Malaysia’s flag carrier stands out in a region where flying is considered exceptionally safe.  The airline has only had one fatal crash in the past two decades, when a Fokker 50 aircraft crashed in Tawau, Sabah in Malaysia, killing 34 people in 1995.

Malaysia Airlines flight 370 went missing almost one day ago and has apparently crash landed into the South China Sea.  The aircraft, which departed from Kuala Lumpur at 12:41 a.m. local time with 227 passengers and 12 crew members on board, was originally scheduled to land in Beijing at 6:30 a.m.

While carriers in Asia have had multiple serous accidents in the last two decades of the twentieth century, Malaysia has had no further incidents until now.  One of the worst crashes in the region was the 1997 crash of a Garuda Indonesia Airbus A300, in which 234 people were killed.  A Silk Air Boeing 737-300 that crashed in Indonesia, killing all 104 on board, followed that a few months later.  SilkAir is a regional airline owned by Singapore Airlines.

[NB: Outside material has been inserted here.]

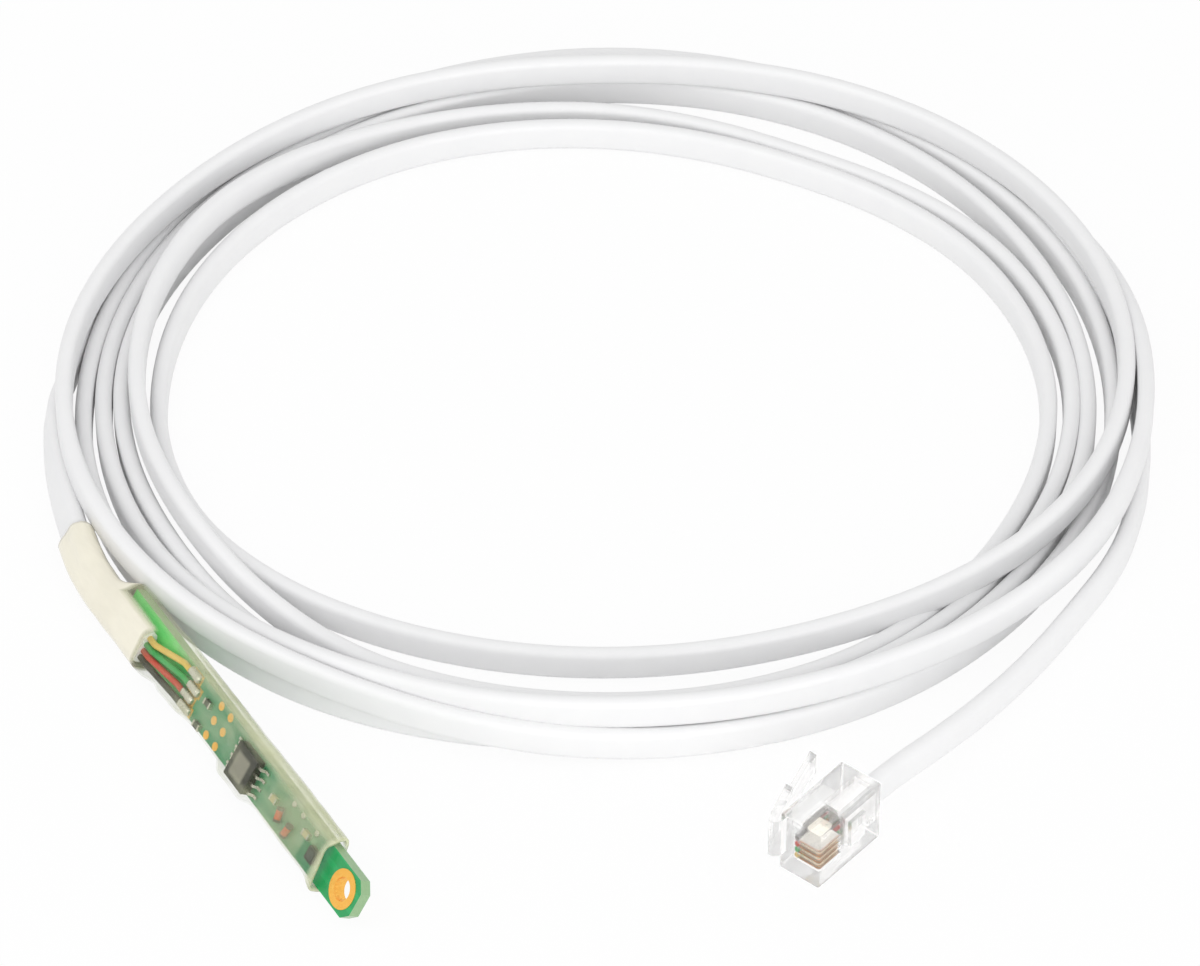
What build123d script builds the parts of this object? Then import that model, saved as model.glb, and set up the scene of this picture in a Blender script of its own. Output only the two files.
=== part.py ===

Today, airlines in the region no longer ignore training, oversight, and infrastructure.  Thanks to a renewed focus in this area, the number of accidents has dropped significantly.  This doesn’t, however, mean that there aren’t exceptions.

In January of this year, U.S. regulators downgraded India’s aviation-safety ranking, a move that has crimped plans for India’s airlines to increase service to the U.S.  The Federal Aviation Administration changed in the country’s status from Category 1 to a Category 2.  The change will also mean that current flights will face existing checks, according to India’s Directorate General for Civil Aviation.  Currently, two airlines, Air India and Jet Airways, offer service from India to the U.S.

“India’s civil aviation safety oversight regime does not currently comply with the international safety standards set by the International Civil Aviation Organization,” the FAA said in a statement.

In the 1950s and 1960s, the rate of fatal accidents occurring was approximate one every 200,000 flights, according to Boeing.  Today, the safety record has improved by a ten fold, with a fatal accident occurring less than once in every two million flights.  “Every day approximately six million people board airplanes and arrive safely at their destinations,” according to a webpage on Boeing’s website devoted to aviation safety.  “Flying is one of the safest modes of transportation today.”

Over the next 20 years, the region will need 12,820 new aircraft to accommodate a tremendous growth in air traffic, according to a statement by Boeing at the Singapore Airshow in February.  Boeing is forecasting a $1.9 trillion market over this period, with demand driven largely by airlines acquiring single-aisle planes.